##### Exercise data

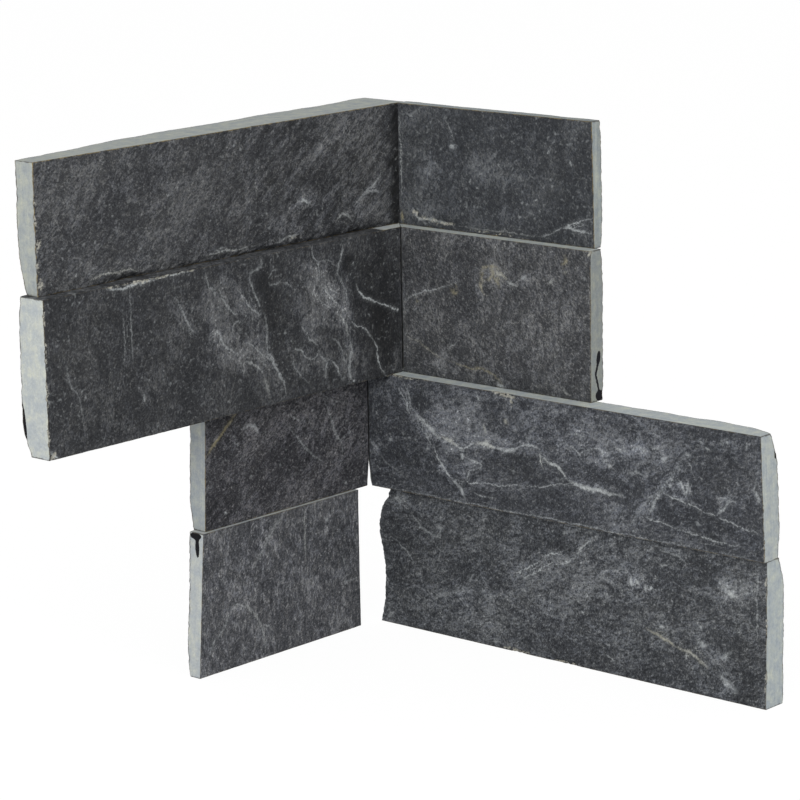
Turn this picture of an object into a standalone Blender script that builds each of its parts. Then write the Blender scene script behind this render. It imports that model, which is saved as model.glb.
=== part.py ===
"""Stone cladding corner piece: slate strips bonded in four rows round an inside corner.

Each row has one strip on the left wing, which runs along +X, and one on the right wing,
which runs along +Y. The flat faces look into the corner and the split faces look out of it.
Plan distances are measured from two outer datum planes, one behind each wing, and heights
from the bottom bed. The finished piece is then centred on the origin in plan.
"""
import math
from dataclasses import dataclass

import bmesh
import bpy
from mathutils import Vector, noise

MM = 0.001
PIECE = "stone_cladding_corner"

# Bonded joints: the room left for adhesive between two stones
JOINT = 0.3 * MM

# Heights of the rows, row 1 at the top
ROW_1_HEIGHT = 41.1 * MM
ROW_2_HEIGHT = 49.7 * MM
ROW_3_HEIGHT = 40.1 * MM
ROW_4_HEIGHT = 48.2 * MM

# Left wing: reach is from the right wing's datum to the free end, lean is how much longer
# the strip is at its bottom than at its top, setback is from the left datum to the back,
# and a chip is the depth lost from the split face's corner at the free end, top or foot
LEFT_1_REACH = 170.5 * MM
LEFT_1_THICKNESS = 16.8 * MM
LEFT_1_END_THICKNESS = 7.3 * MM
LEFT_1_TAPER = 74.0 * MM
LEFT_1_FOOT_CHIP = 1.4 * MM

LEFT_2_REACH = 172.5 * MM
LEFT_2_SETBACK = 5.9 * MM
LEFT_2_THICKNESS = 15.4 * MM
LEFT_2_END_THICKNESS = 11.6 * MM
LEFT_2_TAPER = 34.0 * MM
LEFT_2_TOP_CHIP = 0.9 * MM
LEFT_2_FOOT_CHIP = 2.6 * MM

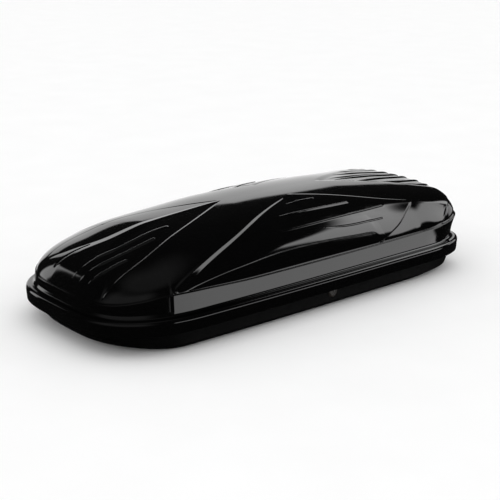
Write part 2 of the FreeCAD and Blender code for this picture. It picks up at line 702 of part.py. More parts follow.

##########

What you need to do:
Using the entries above, quote each line verbatim from the first through the line that contains "an inside corner.".

Exercise response:
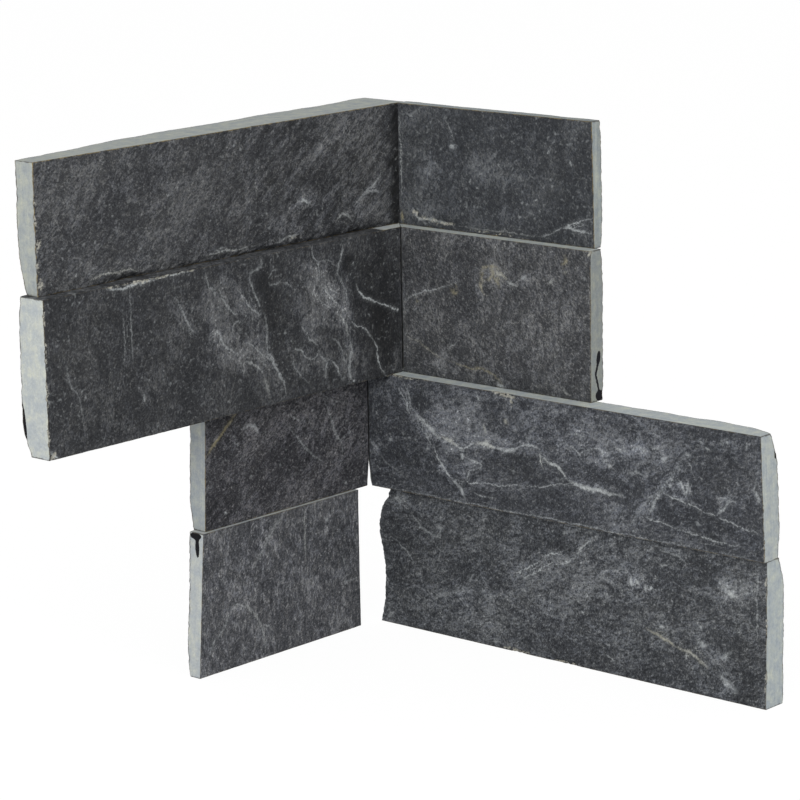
Turn this picture of an object into a standalone Blender script that builds each of its parts. Then write the Blender scene script behind this render. It imports that model, which is saved as model.glb.
=== part.py ===
"""Stone cladding corner piece: slate strips bonded in four rows round an inside corner.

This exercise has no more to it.